Review of The Lockwoods of Clonakilty

My rating: 5 of 5 stars
According to the doctors, he should be dead, but God and Lieutenant James Lockwood have other plans. Wounded at Waterloo, he returns to Clonakilty, Ireland to begin the slow road to recovery. His beloved wife, Brigid, and his five children, as well as their housekeeper, tend to his needs and get reacquainted with him after his long absence fighting the French. But the Ireland he left is not the same, and the peace he so desperately seeks is elusive. Rebels violently interrupt a dinner party at his father’s house and taunting letters threaten his family.
Charles Barr, once a captain in the British army, has been court-martialed and dismissed from service. He blames Lockwood for his disgrace – an added layer to the enmity he already feels for the lieutenant who married Brigid, the woman Barr wanted for his own. His jealousy and hatred intermingle with the syphilis attacking his body and he soon begins a downward spiral into violent madness. He sets in motion a vindictive plan to destroy not only James and Brigid, but their children as well.
Cissy Lockwood, the middle daughter and a lovely young woman, is caught between the English and the Irish. She’s half of each in blood, but a Catholic in a country where a minority of Protestants lord it over the native inhabitants. The local priest attempts to sway her to the rebels’ side, which only raises her ire. Change may be coming and she will soon have to decide where she stands, but she refuses to spy on family and friends.
Horrific accusations are made that threaten James’s career and his marriage. To avoid a terrible scandal, he is offered a position in India with the East India Company. Accepting the offer means permanent exile. To refuse means not only his arrest, but that of his wife as well. Cissy remains in Clonakilty to take care of their ailing housekeeper – a decision that puts her in grave danger because she’s the only one still accessible to Charles Barr.

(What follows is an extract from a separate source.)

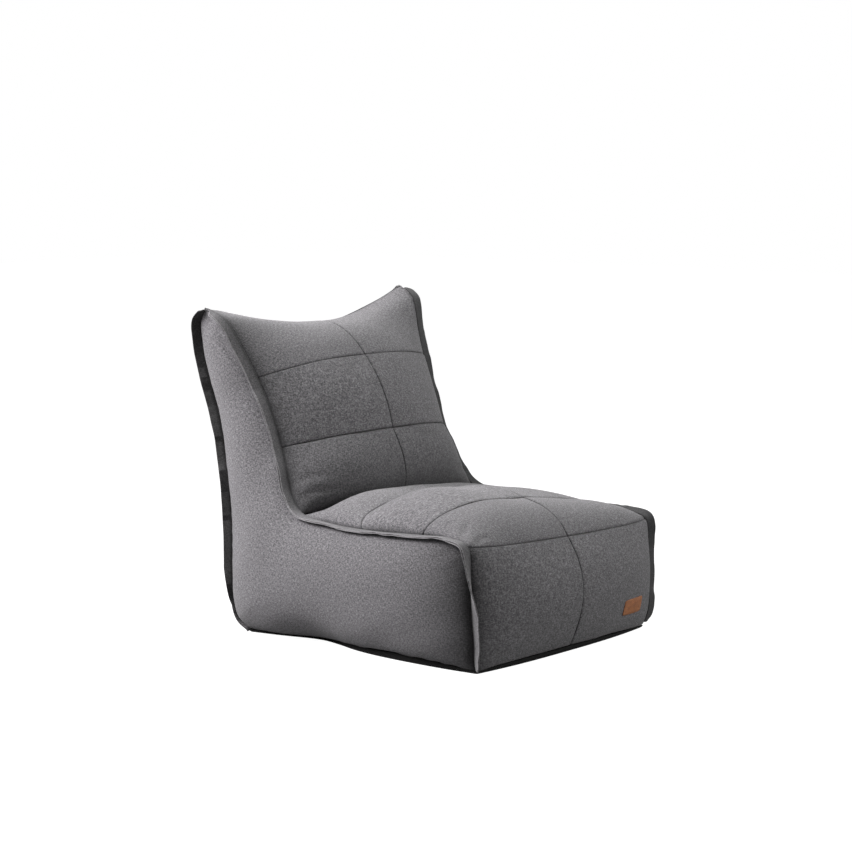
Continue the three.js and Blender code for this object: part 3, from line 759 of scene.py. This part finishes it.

The Lockwoods of Clonakilty is the second book in a series, but easily works as a stand-alone volume that transports you back to Ireland before the Great Famine. Bois’s three-dimensional characters sweep you into their lives, and he deftly guides them to a riveting climax filled with interesting twists. Like the seanachaís of his ancestors, Bois spins a tale that draws you into an inescapable web where unraveling the mystery and hate-filled vengeance of a madman becomes as vital as food and drink.